Data supplied:
- - - -
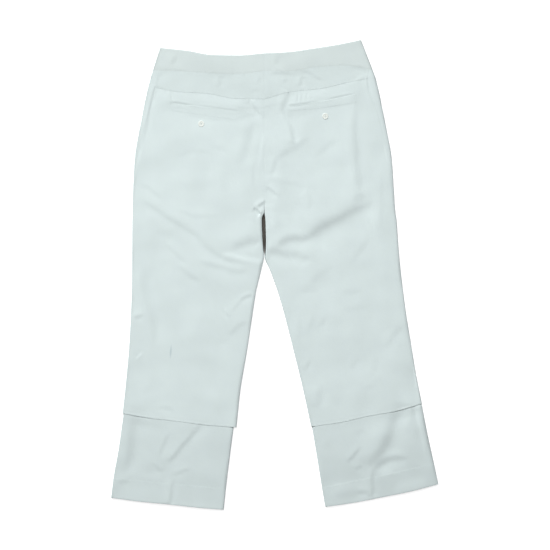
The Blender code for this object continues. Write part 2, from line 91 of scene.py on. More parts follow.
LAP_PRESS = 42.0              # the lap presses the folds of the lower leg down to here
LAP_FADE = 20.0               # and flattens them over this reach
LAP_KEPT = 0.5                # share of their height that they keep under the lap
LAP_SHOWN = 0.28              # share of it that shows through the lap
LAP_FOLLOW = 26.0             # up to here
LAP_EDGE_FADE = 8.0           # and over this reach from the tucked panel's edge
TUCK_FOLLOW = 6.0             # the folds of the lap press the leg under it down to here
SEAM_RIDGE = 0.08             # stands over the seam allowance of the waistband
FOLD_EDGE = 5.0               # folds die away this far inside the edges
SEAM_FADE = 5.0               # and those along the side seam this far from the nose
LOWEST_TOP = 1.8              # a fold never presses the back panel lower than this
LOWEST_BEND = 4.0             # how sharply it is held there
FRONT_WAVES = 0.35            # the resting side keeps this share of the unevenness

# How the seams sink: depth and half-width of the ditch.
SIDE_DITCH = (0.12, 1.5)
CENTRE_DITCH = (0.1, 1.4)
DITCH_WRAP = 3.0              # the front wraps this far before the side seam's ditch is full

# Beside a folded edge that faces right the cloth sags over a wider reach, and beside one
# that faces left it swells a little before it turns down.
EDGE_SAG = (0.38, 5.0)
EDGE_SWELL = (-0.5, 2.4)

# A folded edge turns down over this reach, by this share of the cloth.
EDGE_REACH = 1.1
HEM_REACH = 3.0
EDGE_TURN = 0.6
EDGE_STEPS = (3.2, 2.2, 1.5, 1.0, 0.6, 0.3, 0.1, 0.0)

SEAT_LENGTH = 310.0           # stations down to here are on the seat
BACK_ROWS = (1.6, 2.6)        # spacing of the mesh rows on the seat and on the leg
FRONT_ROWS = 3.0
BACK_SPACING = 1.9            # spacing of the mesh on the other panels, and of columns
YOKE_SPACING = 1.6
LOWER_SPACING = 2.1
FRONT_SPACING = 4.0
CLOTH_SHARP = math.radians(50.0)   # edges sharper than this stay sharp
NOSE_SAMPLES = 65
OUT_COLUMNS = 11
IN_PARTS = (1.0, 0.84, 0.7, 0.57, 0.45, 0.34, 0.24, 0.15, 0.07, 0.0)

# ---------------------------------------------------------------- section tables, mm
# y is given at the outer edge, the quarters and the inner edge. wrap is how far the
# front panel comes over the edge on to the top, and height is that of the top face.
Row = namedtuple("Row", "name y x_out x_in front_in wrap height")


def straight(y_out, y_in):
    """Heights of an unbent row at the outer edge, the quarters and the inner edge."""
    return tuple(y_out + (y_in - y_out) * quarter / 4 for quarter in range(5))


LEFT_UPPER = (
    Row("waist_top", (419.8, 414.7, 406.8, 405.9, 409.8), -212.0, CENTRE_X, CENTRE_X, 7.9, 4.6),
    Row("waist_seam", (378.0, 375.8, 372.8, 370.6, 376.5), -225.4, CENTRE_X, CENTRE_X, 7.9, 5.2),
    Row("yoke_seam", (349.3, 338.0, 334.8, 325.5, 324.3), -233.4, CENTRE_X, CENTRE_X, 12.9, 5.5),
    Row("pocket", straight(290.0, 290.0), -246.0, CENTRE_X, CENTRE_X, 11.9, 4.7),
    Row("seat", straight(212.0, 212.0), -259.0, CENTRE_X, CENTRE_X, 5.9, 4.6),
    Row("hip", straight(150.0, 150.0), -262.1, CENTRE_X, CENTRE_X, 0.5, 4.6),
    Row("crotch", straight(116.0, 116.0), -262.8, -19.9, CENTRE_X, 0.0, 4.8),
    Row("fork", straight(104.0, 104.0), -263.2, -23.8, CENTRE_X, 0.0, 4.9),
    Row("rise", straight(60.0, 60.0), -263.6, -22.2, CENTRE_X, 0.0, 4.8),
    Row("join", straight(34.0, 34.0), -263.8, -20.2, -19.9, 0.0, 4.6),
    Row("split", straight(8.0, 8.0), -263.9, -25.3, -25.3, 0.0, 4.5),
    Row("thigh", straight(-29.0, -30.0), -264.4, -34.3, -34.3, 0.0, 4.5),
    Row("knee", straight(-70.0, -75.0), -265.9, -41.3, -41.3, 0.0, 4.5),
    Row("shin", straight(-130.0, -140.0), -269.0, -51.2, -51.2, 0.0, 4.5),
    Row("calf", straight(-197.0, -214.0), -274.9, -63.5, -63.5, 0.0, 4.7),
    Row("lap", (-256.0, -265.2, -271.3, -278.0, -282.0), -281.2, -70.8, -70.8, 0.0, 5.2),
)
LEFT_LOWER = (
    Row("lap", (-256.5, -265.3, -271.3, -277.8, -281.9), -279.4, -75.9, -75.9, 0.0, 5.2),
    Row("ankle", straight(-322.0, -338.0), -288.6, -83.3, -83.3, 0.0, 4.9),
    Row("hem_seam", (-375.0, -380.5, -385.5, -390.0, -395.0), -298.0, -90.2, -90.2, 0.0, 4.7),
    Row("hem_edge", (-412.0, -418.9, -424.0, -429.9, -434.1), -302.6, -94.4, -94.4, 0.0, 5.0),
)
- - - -
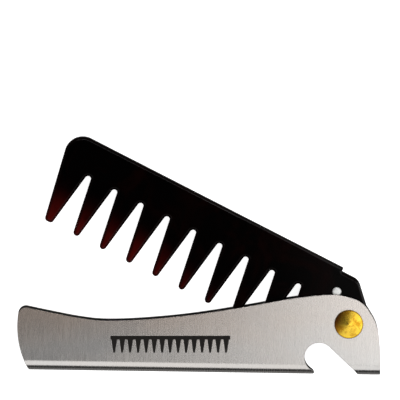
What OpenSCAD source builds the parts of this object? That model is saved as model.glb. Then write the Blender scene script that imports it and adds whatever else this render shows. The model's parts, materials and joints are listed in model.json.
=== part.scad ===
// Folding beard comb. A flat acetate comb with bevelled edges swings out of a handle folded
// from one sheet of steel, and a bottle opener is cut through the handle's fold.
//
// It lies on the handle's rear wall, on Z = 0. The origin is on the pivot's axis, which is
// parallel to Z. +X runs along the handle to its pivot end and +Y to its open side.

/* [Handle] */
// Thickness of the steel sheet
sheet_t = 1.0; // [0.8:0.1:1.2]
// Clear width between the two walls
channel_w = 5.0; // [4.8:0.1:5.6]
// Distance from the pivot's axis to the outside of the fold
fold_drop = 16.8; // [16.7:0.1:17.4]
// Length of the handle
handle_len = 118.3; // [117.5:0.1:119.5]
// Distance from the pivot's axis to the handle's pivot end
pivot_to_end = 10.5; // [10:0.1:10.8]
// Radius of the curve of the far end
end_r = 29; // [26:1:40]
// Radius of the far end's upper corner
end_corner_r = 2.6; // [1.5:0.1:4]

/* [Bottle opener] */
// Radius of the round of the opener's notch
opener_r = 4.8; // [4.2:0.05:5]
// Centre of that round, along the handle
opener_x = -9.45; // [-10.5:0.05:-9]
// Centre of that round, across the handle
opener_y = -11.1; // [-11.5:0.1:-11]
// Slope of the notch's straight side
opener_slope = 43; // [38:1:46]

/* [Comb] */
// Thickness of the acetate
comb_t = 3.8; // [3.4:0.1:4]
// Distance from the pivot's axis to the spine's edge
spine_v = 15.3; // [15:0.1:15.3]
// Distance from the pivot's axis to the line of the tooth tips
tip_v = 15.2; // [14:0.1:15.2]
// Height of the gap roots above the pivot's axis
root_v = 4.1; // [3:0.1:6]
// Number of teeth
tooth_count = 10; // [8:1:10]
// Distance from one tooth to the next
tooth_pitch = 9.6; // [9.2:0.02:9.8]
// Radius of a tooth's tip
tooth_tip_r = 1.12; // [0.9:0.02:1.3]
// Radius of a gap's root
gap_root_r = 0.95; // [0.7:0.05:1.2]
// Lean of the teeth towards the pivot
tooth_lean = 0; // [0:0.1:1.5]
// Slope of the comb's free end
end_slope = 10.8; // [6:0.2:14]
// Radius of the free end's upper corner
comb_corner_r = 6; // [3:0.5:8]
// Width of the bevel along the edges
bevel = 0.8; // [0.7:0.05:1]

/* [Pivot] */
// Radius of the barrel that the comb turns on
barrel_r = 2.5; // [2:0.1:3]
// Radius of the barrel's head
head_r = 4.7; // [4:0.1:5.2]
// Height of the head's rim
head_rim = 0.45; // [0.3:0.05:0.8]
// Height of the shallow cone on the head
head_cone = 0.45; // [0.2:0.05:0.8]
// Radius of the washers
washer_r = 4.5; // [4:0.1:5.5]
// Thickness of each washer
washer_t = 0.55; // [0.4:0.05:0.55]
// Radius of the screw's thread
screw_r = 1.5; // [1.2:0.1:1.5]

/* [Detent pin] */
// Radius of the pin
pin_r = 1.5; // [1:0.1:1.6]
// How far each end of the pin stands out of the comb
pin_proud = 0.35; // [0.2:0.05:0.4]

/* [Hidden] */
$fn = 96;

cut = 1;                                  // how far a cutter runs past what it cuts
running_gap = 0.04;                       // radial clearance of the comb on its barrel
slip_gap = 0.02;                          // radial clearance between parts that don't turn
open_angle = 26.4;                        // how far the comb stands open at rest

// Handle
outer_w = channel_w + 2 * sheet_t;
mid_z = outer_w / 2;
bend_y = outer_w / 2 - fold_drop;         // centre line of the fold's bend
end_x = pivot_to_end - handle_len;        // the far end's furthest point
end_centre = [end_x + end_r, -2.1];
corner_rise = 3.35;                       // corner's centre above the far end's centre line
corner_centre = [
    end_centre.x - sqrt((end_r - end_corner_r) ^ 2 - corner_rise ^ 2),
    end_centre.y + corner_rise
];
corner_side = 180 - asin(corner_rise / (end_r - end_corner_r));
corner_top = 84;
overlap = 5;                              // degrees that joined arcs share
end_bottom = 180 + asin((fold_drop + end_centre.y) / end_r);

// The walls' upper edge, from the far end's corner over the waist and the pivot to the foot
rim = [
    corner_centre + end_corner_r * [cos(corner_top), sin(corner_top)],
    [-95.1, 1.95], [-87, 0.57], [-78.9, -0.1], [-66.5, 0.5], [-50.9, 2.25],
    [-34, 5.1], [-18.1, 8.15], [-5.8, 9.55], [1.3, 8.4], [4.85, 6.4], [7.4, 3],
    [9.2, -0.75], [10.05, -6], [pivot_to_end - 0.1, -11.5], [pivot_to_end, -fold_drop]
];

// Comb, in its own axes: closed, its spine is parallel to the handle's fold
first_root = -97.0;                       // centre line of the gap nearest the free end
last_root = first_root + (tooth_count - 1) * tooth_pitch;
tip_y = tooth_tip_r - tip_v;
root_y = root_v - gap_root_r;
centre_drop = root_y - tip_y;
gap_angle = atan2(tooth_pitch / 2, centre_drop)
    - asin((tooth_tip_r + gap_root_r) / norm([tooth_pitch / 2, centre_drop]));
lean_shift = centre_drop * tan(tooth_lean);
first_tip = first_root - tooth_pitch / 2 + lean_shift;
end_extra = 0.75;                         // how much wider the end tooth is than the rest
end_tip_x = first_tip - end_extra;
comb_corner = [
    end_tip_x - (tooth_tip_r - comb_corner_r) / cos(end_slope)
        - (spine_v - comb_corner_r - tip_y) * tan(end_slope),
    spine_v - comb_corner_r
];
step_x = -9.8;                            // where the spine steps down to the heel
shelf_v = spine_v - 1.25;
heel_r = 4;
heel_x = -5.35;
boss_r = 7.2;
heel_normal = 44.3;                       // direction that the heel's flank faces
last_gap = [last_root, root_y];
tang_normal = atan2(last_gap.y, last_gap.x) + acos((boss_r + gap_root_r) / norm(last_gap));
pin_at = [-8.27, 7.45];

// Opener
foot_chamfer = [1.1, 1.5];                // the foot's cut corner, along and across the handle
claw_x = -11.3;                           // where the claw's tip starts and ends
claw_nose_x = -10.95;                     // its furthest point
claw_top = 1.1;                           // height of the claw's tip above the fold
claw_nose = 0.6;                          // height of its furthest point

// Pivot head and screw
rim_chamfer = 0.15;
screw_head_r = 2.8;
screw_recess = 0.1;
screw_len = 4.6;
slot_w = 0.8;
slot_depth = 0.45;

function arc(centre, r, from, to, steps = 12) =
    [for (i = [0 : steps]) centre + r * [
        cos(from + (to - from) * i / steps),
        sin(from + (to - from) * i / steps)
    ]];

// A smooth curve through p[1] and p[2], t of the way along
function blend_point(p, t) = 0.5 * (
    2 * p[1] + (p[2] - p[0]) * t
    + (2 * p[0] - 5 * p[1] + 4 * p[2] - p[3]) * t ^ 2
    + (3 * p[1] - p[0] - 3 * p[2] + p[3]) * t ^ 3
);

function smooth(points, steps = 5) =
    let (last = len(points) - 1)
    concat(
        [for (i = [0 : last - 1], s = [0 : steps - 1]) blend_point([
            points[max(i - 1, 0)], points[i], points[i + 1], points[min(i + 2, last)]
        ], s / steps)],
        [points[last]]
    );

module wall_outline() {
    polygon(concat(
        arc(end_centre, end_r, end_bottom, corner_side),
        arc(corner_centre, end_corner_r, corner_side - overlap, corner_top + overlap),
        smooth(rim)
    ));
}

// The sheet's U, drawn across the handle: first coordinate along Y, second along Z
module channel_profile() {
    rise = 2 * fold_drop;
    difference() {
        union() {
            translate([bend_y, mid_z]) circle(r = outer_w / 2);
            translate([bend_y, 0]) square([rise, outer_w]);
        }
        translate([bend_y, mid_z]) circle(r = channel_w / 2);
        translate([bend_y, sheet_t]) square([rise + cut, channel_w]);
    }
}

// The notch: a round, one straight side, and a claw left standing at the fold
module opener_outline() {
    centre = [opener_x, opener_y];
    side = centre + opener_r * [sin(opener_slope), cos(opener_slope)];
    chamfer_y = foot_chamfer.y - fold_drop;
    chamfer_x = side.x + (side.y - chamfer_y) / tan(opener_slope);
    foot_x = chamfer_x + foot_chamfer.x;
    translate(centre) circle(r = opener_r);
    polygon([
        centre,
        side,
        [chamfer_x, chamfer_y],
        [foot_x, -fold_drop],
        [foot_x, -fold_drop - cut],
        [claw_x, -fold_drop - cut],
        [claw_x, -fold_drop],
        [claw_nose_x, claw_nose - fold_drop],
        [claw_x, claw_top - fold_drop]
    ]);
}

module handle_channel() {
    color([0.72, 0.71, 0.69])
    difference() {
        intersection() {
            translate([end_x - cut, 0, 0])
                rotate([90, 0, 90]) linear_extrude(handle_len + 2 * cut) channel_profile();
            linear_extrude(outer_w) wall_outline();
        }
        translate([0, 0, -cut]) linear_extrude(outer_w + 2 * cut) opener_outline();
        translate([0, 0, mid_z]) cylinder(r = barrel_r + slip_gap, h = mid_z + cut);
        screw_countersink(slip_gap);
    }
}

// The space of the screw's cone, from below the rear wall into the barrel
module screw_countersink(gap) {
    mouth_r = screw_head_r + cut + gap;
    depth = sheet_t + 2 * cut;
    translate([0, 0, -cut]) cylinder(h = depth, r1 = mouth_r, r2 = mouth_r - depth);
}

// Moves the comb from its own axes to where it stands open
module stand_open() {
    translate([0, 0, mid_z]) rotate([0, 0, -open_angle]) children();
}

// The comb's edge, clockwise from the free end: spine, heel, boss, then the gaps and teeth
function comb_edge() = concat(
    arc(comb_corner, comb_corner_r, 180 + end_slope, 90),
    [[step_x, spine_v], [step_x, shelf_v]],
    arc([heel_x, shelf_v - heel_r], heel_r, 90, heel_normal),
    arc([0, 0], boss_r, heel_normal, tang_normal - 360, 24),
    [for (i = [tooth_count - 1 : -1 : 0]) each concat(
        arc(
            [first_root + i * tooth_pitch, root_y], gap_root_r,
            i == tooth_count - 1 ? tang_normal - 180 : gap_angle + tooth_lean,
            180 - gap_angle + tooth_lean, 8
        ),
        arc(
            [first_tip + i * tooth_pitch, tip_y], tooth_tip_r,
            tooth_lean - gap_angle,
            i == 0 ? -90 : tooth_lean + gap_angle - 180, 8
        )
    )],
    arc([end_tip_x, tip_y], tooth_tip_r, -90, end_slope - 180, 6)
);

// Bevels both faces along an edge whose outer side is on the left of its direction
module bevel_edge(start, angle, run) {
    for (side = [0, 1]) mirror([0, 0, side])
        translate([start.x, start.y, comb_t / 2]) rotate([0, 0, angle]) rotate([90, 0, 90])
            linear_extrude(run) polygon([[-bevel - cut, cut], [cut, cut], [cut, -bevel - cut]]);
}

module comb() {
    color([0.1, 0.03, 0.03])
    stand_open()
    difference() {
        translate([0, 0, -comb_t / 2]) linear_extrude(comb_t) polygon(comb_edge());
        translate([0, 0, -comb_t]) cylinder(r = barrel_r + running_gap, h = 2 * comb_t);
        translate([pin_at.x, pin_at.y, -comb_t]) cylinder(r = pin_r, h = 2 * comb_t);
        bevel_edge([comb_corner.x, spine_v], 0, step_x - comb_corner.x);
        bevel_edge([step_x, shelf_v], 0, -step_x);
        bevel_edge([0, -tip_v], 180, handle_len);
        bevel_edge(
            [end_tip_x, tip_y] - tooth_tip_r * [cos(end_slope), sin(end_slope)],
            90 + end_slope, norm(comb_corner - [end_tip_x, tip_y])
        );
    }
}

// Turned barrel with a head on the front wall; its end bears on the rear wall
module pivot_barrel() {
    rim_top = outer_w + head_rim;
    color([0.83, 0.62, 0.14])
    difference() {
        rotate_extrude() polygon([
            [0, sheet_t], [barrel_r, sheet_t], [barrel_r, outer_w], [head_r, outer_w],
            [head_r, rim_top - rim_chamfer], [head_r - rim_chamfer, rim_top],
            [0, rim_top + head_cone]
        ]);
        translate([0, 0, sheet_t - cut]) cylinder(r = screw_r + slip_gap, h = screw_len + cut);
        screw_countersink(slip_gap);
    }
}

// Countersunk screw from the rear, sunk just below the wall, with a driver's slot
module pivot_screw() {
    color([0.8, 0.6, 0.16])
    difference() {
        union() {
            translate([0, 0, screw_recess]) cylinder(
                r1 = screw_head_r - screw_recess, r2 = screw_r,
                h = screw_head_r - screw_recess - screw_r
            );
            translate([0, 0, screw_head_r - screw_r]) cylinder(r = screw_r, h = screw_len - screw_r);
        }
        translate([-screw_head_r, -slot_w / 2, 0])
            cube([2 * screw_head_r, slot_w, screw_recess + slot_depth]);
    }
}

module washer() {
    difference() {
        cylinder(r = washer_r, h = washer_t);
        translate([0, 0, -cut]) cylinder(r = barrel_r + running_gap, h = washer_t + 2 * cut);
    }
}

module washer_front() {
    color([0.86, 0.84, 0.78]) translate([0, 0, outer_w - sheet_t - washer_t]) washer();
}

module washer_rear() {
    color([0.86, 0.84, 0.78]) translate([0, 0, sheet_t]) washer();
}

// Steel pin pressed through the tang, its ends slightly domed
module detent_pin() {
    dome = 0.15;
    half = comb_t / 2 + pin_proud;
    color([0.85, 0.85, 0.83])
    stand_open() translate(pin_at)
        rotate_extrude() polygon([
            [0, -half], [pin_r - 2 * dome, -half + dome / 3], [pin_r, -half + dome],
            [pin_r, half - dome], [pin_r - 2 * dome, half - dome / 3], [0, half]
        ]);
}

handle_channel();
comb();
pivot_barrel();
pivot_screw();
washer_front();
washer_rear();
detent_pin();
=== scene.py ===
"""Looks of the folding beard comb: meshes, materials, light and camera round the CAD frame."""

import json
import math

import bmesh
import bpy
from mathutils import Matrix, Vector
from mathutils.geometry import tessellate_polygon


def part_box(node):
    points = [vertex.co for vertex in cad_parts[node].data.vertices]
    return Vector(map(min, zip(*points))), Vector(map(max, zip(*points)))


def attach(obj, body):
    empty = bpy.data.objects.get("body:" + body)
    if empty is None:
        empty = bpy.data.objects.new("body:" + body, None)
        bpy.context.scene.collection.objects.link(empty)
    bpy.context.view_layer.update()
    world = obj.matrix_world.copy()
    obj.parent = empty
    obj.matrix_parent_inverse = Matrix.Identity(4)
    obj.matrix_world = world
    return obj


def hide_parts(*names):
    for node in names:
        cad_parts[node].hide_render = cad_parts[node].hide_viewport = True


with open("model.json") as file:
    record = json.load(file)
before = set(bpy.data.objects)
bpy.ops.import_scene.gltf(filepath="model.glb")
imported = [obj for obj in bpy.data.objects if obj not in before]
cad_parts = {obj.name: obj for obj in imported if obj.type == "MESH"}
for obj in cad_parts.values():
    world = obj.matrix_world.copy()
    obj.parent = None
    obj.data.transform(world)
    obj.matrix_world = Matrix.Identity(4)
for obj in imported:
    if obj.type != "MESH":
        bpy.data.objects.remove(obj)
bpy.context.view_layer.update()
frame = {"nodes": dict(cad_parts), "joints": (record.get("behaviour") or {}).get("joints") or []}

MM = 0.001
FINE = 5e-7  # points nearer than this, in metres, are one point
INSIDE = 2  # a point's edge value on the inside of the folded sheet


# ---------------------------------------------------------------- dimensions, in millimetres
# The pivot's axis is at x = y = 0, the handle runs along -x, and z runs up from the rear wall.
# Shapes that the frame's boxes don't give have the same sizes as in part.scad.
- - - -
What you have to do:
Repeat exactly, and only, the lines from the one containing "What OpenSCAD source" through the one containing "end_corner_r = 2.6; // [1.5:0.1:4]", both included.

Result of this exercise:
What OpenSCAD source builds the parts of this object? That model is saved as model.glb. Then write the Blender scene script that imports it and adds whatever else this render shows. The model's parts, materials and joints are listed in model.json.
=== part.scad ===
// Folding beard comb. A flat acetate comb with bevelled edges swings out of a handle folded
// from one sheet of steel, and a bottle opener is cut through the handle's fold.
//
// It lies on the handle's rear wall, on Z = 0. The origin is on the pivot's axis, which is
// parallel to Z. +X runs along the handle to its pivot end and +Y to its open side.

/* [Handle] */
// Thickness of the steel sheet
sheet_t = 1.0; // [0.8:0.1:1.2]
// Clear width between the two walls
channel_w = 5.0; // [4.8:0.1:5.6]
// Distance from the pivot's axis to the outside of the fold
fold_drop = 16.8; // [16.7:0.1:17.4]
// Length of the handle
handle_len = 118.3; // [117.5:0.1:119.5]
// Distance from the pivot's axis to the handle's pivot end
pivot_to_end = 10.5; // [10:0.1:10.8]
// Radius of the curve of the far end
end_r = 29; // [26:1:40]
// Radius of the far end's upper corner
end_corner_r = 2.6; // [1.5:0.1:4]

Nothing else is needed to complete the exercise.